Governor Newsom’s first California budget is Substantially Larger than Jerry Brown’s Last One
California’s new governor, Gavin Newsom, unveiled his first California budget proposal last month and it’s an $8 billion increase over Jerry Brown’s last budget. Governor Newsom plans on pouring hundreds of millions of dollars into housing and homelessness. These two issues were a major part of his campaign last year that he promised he would address. Governor Newsom claims that he wants to cut red tape to spur housing construction, which he will do by waiving environmental reviews for certain projects and reviewing the state’s developer impact fees. At a press conference last month, he stated the following,
We have a supply and demand imbalance in this state. Until we get serious about it, the state will continue to lose its middle class… If we continue down this path, the state is going to be a vestige of itself.
Governor Newsom’s 2019-20 budget proposal tops $209 billion and it includes a $144 billion general fund, which is a 4 percent increase over the spending plan former Governor Brown signed in June.
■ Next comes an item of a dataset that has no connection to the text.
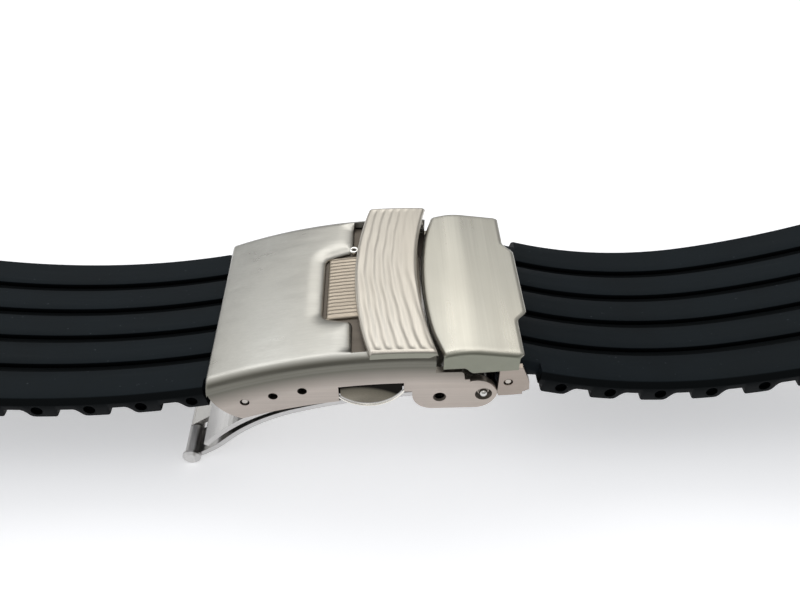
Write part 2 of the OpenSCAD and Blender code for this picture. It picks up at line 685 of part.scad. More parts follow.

Governor Newsom claims that much of the increased spending is going to one-time projects, such as lump payments toward the state’s public employee pension debts and grants for special programs. He wants to continue setting aside money in reserves and claims that spending will not be locked in if a recession hits, which would result in a decrease in tax revenue. According to the Legislative Analyst’s Office, the state is projected to have an additional $14.8 billion surplus that lawmakers and Governor Newsom could use on several things. We will have to wait and see how the money is actually spent.